+++ MATERIAL +++

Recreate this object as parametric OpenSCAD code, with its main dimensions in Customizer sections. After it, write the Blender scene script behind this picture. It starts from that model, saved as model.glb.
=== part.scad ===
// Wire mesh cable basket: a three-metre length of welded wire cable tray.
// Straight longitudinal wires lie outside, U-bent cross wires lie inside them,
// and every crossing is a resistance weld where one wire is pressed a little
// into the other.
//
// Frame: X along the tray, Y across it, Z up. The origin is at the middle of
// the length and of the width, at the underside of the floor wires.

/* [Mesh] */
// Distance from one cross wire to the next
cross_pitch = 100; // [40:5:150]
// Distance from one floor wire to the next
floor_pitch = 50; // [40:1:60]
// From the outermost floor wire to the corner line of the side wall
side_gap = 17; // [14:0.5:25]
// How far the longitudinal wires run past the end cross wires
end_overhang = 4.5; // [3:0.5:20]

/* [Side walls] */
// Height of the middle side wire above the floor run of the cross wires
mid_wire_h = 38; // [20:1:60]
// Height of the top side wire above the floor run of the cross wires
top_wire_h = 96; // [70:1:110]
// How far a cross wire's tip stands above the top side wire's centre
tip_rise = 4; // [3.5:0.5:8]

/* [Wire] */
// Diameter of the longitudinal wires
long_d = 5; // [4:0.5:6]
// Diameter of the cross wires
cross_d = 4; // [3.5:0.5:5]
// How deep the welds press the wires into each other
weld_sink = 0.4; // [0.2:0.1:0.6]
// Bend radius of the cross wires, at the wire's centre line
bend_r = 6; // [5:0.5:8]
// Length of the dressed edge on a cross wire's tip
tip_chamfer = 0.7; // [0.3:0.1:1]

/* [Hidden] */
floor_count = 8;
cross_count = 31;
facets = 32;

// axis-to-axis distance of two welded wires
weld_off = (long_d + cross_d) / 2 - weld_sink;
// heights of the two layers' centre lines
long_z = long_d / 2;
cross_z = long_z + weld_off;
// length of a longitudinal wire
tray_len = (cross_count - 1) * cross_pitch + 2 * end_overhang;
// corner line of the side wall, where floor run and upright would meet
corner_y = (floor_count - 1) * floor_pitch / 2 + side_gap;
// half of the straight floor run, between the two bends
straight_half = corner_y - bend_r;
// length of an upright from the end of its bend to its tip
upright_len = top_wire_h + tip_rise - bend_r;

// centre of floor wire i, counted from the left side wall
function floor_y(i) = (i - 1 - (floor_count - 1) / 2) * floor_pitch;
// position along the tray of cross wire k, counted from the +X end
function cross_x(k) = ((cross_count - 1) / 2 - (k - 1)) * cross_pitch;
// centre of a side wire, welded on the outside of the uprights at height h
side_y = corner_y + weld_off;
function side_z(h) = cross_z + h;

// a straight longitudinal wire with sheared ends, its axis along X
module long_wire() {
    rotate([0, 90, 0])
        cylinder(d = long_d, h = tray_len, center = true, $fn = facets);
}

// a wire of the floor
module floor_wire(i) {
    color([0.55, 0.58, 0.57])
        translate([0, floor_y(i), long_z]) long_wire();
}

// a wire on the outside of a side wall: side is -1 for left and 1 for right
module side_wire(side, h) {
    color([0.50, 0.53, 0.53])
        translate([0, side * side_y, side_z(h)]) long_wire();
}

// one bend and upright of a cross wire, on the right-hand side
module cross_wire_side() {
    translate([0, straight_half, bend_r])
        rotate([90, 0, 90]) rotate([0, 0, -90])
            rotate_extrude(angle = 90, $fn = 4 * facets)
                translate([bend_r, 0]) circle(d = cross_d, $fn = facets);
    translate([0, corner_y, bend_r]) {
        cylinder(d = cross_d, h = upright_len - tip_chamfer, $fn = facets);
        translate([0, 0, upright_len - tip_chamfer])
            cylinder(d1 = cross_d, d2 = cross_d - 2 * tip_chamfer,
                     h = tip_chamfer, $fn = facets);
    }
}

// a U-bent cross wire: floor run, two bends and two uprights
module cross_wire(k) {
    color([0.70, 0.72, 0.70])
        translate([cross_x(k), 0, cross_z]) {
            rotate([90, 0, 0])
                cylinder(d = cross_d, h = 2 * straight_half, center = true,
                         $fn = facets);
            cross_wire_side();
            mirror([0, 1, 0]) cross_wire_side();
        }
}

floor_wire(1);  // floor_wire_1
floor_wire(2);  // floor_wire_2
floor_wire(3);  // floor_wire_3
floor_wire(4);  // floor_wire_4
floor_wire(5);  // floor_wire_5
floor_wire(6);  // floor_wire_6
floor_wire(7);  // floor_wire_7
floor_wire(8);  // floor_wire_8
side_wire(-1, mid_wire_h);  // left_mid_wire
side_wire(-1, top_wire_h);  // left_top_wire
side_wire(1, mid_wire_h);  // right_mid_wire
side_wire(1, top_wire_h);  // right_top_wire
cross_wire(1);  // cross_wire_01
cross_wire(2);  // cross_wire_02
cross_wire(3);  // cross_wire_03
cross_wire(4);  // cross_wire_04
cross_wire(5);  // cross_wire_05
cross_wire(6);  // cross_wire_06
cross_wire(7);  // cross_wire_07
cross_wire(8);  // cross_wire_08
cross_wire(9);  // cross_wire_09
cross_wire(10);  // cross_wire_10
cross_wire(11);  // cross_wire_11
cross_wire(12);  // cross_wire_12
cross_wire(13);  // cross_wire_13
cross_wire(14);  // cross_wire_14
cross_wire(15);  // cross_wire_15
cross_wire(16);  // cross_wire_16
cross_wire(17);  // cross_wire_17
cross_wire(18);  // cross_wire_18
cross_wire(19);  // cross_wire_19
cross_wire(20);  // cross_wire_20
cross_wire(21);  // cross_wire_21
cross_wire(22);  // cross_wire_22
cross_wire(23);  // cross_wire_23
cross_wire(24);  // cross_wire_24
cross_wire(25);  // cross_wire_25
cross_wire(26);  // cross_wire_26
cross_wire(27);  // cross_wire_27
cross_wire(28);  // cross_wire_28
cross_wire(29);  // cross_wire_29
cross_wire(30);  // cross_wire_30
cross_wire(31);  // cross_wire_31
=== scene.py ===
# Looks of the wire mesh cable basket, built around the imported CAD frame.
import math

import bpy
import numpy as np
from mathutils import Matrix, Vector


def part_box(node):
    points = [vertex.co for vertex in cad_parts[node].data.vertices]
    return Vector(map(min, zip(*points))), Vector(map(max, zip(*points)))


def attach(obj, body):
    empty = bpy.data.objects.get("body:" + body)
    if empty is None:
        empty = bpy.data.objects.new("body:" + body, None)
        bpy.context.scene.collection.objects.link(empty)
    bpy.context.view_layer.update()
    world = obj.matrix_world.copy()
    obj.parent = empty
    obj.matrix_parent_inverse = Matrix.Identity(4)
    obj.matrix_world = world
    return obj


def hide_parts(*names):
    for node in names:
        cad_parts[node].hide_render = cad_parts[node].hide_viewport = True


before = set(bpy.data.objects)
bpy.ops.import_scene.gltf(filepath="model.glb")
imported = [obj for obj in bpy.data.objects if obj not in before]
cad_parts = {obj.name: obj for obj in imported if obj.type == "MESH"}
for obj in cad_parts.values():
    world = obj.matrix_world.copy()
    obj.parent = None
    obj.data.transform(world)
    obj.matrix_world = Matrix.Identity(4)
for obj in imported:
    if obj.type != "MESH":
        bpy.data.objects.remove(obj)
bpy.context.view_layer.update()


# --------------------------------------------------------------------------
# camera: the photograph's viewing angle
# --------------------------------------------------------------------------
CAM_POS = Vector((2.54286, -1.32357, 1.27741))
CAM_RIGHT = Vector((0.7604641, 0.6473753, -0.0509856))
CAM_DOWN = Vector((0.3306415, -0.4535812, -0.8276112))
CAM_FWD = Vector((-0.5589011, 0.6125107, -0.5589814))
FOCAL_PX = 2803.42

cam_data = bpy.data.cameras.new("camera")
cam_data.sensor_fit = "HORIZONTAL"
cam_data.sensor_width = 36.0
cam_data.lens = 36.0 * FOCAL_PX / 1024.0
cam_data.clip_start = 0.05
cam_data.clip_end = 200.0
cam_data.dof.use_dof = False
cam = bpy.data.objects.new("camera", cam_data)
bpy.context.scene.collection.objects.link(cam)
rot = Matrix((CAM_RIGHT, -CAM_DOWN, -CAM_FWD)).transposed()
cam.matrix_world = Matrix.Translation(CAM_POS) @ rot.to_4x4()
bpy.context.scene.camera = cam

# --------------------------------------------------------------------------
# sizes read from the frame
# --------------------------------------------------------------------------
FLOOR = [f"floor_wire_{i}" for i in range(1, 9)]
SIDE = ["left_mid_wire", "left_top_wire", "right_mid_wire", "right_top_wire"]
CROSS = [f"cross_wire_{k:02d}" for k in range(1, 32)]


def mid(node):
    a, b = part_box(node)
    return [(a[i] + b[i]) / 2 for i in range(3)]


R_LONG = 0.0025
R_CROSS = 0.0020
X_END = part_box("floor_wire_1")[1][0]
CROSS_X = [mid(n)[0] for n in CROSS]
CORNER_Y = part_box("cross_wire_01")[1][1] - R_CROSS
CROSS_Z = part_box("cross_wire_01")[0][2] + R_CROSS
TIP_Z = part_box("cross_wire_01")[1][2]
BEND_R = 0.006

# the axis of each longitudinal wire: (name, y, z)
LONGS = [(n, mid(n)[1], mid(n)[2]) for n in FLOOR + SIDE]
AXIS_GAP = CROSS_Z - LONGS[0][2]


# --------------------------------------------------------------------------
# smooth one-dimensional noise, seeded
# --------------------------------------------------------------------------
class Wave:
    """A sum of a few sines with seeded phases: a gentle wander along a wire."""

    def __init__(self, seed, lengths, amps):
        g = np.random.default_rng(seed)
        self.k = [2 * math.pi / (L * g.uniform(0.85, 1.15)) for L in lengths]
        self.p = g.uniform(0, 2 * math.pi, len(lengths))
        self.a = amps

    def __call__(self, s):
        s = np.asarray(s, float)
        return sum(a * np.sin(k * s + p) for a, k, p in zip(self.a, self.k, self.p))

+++
+++ MATERIAL +++

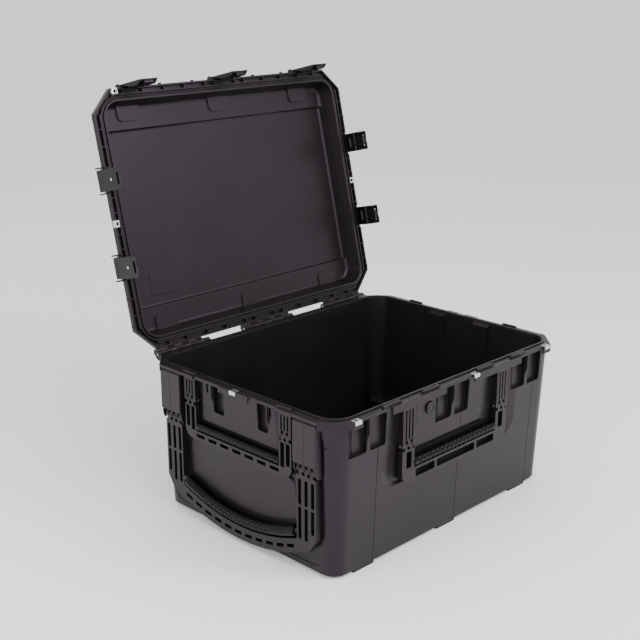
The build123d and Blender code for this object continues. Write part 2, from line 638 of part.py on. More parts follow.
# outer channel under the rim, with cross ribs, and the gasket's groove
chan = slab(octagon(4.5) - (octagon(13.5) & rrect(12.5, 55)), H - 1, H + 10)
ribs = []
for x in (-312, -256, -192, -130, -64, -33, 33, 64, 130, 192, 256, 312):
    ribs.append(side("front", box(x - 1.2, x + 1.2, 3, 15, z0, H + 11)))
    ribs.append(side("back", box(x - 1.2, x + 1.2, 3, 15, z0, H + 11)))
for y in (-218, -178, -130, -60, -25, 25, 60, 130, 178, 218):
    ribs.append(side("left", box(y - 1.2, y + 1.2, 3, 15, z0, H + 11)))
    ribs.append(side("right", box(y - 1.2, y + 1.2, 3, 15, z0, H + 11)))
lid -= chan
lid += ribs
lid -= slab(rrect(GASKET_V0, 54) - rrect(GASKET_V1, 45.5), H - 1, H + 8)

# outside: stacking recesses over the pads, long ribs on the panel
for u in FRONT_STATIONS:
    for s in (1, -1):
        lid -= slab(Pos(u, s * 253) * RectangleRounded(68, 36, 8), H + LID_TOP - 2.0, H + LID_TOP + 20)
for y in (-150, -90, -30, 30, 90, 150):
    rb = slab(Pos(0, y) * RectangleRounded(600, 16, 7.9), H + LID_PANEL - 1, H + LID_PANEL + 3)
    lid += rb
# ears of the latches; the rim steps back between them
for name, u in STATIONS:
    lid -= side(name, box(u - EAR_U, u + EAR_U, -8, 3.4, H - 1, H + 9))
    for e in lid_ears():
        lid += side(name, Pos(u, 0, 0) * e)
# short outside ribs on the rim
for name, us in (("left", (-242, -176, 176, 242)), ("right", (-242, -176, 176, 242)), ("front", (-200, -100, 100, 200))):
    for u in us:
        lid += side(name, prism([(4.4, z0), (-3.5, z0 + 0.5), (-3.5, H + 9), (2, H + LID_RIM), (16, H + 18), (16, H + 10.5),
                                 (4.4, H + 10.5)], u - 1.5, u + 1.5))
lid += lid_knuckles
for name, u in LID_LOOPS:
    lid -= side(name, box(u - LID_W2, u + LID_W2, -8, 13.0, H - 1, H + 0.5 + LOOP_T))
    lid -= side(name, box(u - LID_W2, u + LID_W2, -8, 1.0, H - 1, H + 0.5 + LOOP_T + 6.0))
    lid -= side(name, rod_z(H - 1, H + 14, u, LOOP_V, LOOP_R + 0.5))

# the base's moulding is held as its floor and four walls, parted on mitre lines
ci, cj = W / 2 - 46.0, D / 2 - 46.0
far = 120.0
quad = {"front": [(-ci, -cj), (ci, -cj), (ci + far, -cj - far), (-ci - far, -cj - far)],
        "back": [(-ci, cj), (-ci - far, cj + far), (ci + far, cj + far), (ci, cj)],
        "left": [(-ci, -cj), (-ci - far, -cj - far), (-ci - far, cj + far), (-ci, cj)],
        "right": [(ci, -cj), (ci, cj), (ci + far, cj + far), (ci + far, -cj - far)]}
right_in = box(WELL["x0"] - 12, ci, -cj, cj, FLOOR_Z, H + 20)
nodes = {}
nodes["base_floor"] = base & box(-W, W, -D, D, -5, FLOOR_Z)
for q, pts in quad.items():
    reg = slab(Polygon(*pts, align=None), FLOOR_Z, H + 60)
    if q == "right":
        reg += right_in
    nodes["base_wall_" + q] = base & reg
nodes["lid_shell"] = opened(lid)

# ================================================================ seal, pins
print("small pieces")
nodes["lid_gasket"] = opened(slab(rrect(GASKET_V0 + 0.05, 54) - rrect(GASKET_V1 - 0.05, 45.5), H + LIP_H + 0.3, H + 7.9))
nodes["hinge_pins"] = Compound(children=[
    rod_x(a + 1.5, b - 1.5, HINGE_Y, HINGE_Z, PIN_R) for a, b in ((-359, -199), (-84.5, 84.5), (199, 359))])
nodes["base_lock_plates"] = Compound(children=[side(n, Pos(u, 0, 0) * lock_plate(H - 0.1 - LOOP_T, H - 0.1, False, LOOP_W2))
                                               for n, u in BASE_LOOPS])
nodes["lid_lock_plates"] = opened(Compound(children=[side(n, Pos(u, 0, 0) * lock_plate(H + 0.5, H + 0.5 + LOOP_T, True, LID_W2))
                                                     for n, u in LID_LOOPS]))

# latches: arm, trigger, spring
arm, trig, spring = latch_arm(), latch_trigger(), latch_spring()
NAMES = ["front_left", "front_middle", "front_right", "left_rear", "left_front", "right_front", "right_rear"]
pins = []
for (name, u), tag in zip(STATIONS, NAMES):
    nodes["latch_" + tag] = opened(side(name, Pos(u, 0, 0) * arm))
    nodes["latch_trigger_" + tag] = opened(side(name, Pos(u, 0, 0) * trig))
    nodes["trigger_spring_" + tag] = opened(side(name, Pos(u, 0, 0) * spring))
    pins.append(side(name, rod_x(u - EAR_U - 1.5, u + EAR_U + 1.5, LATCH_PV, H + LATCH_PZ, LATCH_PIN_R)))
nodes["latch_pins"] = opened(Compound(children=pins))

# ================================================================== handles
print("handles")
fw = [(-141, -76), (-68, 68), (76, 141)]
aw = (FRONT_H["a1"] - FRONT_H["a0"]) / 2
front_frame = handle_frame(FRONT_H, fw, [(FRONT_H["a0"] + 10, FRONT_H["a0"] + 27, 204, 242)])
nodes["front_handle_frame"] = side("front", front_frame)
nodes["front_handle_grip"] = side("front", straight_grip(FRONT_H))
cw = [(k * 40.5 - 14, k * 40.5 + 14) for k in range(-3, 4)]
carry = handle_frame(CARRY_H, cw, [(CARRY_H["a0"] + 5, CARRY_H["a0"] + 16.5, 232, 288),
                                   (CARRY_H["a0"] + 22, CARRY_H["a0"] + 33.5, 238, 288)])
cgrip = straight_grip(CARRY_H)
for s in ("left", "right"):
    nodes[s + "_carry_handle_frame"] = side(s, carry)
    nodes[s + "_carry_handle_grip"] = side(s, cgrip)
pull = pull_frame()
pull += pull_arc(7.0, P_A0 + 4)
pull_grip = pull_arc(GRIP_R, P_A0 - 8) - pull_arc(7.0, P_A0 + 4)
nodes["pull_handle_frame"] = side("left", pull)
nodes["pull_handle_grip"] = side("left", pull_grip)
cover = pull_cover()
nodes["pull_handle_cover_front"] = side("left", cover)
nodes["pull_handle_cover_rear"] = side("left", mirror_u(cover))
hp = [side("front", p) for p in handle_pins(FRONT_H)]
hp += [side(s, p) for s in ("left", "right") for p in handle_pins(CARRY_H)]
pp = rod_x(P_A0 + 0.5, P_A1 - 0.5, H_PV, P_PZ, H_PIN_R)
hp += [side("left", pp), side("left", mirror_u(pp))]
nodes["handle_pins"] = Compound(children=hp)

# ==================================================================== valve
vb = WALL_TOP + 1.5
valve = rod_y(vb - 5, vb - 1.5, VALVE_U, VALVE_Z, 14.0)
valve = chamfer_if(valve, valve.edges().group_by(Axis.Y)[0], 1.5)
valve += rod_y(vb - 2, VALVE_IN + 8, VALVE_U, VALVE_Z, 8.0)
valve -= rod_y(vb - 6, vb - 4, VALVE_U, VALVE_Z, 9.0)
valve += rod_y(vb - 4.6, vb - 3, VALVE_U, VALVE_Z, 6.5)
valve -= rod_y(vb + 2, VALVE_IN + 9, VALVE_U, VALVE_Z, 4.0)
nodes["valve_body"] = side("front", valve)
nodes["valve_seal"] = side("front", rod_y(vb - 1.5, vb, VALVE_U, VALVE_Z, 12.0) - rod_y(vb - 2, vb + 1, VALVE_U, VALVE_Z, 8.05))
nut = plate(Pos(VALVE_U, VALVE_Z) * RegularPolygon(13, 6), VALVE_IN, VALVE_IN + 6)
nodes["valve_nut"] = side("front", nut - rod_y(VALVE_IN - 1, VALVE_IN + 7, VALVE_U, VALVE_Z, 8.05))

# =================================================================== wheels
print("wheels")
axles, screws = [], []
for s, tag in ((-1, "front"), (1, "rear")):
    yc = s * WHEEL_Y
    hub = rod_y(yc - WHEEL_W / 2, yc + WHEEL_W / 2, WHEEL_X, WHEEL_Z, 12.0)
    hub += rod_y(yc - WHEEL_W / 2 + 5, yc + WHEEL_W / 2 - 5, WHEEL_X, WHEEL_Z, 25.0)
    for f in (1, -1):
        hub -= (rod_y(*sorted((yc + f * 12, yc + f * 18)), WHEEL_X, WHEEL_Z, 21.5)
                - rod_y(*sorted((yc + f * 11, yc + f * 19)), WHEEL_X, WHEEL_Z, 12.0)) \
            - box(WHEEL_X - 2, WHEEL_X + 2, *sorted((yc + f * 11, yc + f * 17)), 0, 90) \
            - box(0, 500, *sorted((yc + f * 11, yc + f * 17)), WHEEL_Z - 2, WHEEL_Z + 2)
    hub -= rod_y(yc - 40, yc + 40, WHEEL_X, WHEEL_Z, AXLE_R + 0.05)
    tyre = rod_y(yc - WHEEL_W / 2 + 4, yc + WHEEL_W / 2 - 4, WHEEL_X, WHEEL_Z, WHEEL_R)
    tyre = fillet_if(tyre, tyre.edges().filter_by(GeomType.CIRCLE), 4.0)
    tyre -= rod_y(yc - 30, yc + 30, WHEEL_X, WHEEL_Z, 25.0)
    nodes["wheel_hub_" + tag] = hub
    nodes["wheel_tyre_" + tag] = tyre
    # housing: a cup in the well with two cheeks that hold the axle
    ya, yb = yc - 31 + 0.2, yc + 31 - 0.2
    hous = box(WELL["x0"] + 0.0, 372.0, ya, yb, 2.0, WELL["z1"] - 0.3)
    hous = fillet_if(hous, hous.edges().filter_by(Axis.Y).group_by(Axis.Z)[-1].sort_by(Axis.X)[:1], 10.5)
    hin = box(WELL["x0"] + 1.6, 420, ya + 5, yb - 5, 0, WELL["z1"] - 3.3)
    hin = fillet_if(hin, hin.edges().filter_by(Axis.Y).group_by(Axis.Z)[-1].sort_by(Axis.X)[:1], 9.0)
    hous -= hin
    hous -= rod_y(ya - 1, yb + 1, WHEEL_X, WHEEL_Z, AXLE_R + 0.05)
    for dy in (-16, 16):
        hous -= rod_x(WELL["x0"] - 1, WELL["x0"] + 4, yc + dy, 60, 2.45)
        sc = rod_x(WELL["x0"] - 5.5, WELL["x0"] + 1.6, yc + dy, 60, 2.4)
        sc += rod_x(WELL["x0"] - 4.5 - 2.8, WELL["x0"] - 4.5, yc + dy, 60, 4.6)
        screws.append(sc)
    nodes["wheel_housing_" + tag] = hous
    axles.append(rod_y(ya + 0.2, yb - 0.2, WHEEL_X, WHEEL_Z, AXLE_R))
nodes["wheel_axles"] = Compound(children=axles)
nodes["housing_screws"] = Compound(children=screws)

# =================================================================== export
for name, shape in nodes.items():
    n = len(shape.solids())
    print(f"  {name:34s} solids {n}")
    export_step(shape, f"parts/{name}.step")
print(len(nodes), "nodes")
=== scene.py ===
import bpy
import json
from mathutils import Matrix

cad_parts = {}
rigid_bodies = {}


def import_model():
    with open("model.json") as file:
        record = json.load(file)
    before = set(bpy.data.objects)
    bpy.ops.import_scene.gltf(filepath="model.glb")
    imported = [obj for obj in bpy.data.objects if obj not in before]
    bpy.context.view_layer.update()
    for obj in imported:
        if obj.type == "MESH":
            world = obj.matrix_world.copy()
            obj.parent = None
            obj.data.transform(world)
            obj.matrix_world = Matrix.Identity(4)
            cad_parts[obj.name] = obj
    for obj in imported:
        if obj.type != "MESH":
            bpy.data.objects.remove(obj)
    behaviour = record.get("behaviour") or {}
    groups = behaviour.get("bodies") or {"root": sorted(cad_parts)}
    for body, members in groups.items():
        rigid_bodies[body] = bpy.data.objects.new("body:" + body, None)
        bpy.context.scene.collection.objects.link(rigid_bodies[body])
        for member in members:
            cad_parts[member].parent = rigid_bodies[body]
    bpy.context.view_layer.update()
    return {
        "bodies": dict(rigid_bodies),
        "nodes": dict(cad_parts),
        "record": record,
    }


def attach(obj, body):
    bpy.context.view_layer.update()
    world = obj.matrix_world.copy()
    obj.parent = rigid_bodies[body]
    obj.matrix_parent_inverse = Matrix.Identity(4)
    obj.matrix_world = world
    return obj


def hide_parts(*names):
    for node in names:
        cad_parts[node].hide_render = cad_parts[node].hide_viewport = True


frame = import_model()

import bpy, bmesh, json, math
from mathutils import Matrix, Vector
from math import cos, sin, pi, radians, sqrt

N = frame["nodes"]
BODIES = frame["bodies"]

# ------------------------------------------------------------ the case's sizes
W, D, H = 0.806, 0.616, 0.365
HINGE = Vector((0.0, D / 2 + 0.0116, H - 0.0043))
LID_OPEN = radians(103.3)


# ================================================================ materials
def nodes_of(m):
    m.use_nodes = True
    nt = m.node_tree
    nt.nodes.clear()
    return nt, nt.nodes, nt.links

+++

AIM OF THE EXERCISE
Exactly those lines that run from the line with "The build123d and" through the line with "lid -= side(name, rod_z(H" are to be reproduced; both end lines belong to the range.

SOLUTION FOR THIS TASK
The build123d and Blender code for this object continues. Write part 2, from line 638 of part.py on. More parts follow.
# outer channel under the rim, with cross ribs, and the gasket's groove
chan = slab(octagon(4.5) - (octagon(13.5) & rrect(12.5, 55)), H - 1, H + 10)
ribs = []
for x in (-312, -256, -192, -130, -64, -33, 33, 64, 130, 192, 256, 312):
    ribs.append(side("front", box(x - 1.2, x + 1.2, 3, 15, z0, H + 11)))
    ribs.append(side("back", box(x - 1.2, x + 1.2, 3, 15, z0, H + 11)))
for y in (-218, -178, -130, -60, -25, 25, 60, 130, 178, 218):
    ribs.append(side("left", box(y - 1.2, y + 1.2, 3, 15, z0, H + 11)))
    ribs.append(side("right", box(y - 1.2, y + 1.2, 3, 15, z0, H + 11)))
lid -= chan
lid += ribs
lid -= slab(rrect(GASKET_V0, 54) - rrect(GASKET_V1, 45.5), H - 1, H + 8)

# outside: stacking recesses over the pads, long ribs on the panel
for u in FRONT_STATIONS:
    for s in (1, -1):
        lid -= slab(Pos(u, s * 253) * RectangleRounded(68, 36, 8), H + LID_TOP - 2.0, H + LID_TOP + 20)
for y in (-150, -90, -30, 30, 90, 150):
    rb = slab(Pos(0, y) * RectangleRounded(600, 16, 7.9), H + LID_PANEL - 1, H + LID_PANEL + 3)
    lid += rb
# ears of the latches; the rim steps back between them
for name, u in STATIONS:
    lid -= side(name, box(u - EAR_U, u + EAR_U, -8, 3.4, H - 1, H + 9))
    for e in lid_ears():
        lid += side(name, Pos(u, 0, 0) * e)
# short outside ribs on the rim
for name, us in (("left", (-242, -176, 176, 242)), ("right", (-242, -176, 176, 242)), ("front", (-200, -100, 100, 200))):
    for u in us:
        lid += side(name, prism([(4.4, z0), (-3.5, z0 + 0.5), (-3.5, H + 9), (2, H + LID_RIM), (16, H + 18), (16, H + 10.5),
                                 (4.4, H + 10.5)], u - 1.5, u + 1.5))
lid += lid_knuckles
for name, u in LID_LOOPS:
    lid -= side(name, box(u - LID_W2, u + LID_W2, -8, 13.0, H - 1, H + 0.5 + LOOP_T))
    lid -= side(name, box(u - LID_W2, u + LID_W2, -8, 1.0, H - 1, H + 0.5 + LOOP_T + 6.0))
    lid -= side(name, rod_z(H - 1, H + 14, u, LOOP_V, LOOP_R + 0.5))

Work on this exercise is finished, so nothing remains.